Brainy Mode might be the hardest. Limited moves. Every placement counts. One wrong decision cascades into failure. You need to think three moves ahead. Chess, not checkers.
The BonBon customization system shows serious attention to detail. Fur patterns, colors, clothes, hats—the works. You can recreate your actual cat if you want. The devs even want photos for “virtual pats” on Discord. That’s community building done right.
Let’s talk timing strategy. Launching a 10% discount for the first week is textbook Steam tactics. Early buyers get rewarded. The algorithm gets fed. Reviews start flowing. Smart play.
Speaking of reviews—the devs are explicitly asking for them. They understand Steam’s visibility game. Algorithm warfare. Early reviews determine whether you get buried or boosted. No shame in that ask. It’s practical.
The human story here matters though. Having a baby and launching a game in the same week? That’s not normal developer behavior. Most studios would delay everything. Push the launch back. Wait for things to settle.
Not these developers. They committed to both missions and delivered.
That takes serious planning. You don’t accidentally coordinate a Steam launch with childbirth. Someone mapped this timeline months ago. Pregnancy schedules don’t shift. Steam release dates do. They chose to honor both commitments.
Respect.
The puzzle game market is brutal right now. Thousands of titles fighting for attention. Standing out requires more than good gameplay. You need a story. A hook. Something that makes people stop scrolling.
“Developers launch game days after first baby” is that hook.
But hooks don’t sustain games. Quality does. The 69 levels need to deliver. The infinite modes need replay value. The customization needs depth. Early reviews will tell the real story.
Catoptric Games understands the assignment. They’re active on Discord. They set up Steam Discussion forums. They’re building community before they need it. Proactive, not reactive.
That’s veteran thinking.
Puzzle games live or die on word of mouth. Streamers pick them up or ignore them. Communities form or don’t. The developers positioned themselves for success, but execution still matters.
The competition is fierce. Portal series set the puzzle game gold standard. Tetris never dies. Newer games like Unpacking proved cozy puzzles can succeed. But the market doesn’t need another mediocre entry.
Pakinpaks needs to earn its place.
Early Steam reviews will determine trajectory. Positive momentum builds fast. Negative reviews kill games dead. The 10% discount window gives them one week to prove themselves.
Seven days to establish market position.
The timing pressure is real.

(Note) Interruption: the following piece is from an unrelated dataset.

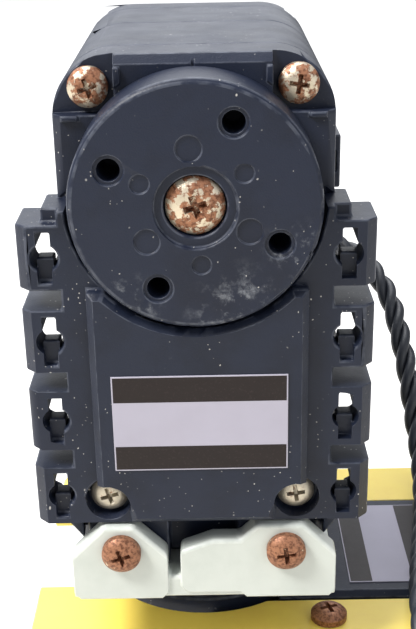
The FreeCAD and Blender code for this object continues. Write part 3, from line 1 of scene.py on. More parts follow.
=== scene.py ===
"""Looks of a pan tilt camera mount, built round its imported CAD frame.

Two servo units with moulded shells, rusted plated screws, a white foot bracket, a yellow plate and a
twisted lead of three wires. Lengths are in metres, in the frame's own axes: +Z is up along the pan
axis and the tilt horn looks towards -Y.
"""

import json
import logging
import math
from collections.abc import Callable
from dataclasses import dataclass, field
from enum import Enum

import bmesh
import bpy
import numpy as np
from mathutils import Matrix, Vector

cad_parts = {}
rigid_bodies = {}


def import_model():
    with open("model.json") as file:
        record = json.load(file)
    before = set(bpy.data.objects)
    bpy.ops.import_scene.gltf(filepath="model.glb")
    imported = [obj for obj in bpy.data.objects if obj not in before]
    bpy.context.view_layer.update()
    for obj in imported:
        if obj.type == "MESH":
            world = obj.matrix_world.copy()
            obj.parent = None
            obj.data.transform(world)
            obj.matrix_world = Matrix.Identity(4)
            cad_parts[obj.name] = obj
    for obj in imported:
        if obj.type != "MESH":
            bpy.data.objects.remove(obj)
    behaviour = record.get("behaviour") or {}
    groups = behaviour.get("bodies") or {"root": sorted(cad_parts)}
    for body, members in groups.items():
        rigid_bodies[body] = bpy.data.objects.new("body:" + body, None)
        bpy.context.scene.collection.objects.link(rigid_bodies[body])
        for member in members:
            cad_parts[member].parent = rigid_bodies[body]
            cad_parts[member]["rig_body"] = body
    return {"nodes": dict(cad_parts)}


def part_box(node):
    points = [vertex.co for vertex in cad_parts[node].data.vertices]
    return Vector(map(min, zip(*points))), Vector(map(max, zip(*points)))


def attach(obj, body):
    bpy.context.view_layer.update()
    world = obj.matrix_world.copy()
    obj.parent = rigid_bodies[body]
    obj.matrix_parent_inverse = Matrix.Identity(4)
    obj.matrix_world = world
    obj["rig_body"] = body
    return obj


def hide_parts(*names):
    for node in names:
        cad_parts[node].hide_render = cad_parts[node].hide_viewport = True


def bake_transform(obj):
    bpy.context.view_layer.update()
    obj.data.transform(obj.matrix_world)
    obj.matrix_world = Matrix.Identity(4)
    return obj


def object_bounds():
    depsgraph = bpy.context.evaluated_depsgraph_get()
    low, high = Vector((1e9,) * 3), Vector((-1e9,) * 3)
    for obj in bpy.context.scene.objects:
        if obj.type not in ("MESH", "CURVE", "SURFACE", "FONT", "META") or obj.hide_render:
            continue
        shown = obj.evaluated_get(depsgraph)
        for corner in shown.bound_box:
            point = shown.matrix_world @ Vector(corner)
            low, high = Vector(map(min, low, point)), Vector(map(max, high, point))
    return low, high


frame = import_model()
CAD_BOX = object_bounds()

log = logging.getLogger("pan_tilt_camera_mount")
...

New parents don’t have unlimited energy for marketing pushes. Customer support demands. Community management. All that post-launch operational overhead.
But they planned for this. The game launched feature-complete. Three game modes. Extensive customization. 69 levels ready to play. No “early access” safety net.
They went all-in.
Smart developers learn from others’ mistakes. Catoptric Games clearly studied successful indie launches. Discount pricing. Review requests. Community building. Discord servers. They hit every checkbox.
Now they execute the mission they planned.
Next week determines everything. Reviews flow in. Streamers discover the game or don’t. Players share screenshots of custom BonBons or move on to something else.
The launch window closes fast in indie gaming. You get one shot at first impressions.
Catoptric Games earned their moment. New baby. New game. Both missions launched successfully.
Time to see if they can hold the ground they just took.